As I am a new member to the forum I feel this may be a bit presumptuous of me to start a thread. However as there are already "Current Listening" and "Latest Purchases" threads I think it could prove quite useful to have a thread dedicated to upcoming releases.

Currently my work and family life make it difficult for me to keep up-to-date with new releases. I do have subscriptions to the "International Record Review" et al. However they can sit on my desk for quite some time unread.

The success of this thread of course will rely on you and I would greatly appreciate it if you would post any upcoming classical releases you are curious about, looking forward or have pre-ordered etc.

Yours,

Fox


----------



## DiesIraeCX (Jul 21, 2014)

The *complete Beethoven Piano Sonatas* by *Maurizio Pollini* will be released on Feb. 24th, 2015. I've already pre-ordered it on Amazon!

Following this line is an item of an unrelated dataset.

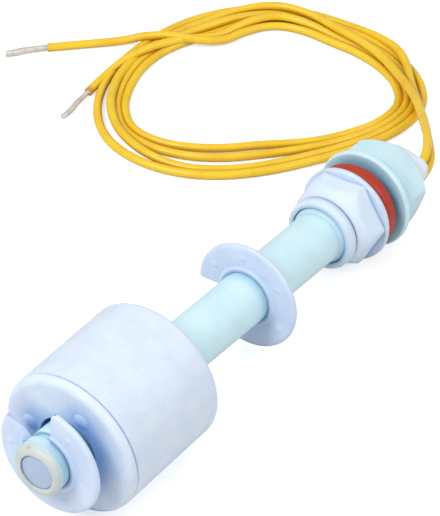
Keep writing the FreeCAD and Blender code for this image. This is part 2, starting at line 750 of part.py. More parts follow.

> Maurizio Pollini as Beethoven Sonatas cycle has reached completion after nearly 40 years.
> 
> He sets standards with his fabulous technique, delivering performances of magisterial weight and coruscating energy. The Beethoven cycle began in June 1975 with opp. 109 and 110, and reached completion this year with the final CD, of the three sonatas op. 31 and the two of op. 49. This latter recording will appear as a single CD simultaneously with the box set.
> Undoubtedly this is one of the major achievements in recorded history and the first Beethoven cycle on Deutsche Grammophon since those of Barenboim and Giles in the 1980s.


----------



## Albert7 (Nov 16, 2014)

DiesIraeVIX said:


> The *complete Beethoven Piano Sonatas* by *Maurizio Pollini* will be released on Feb. 24th, 2015. I've already pre-ordered it on Amazon!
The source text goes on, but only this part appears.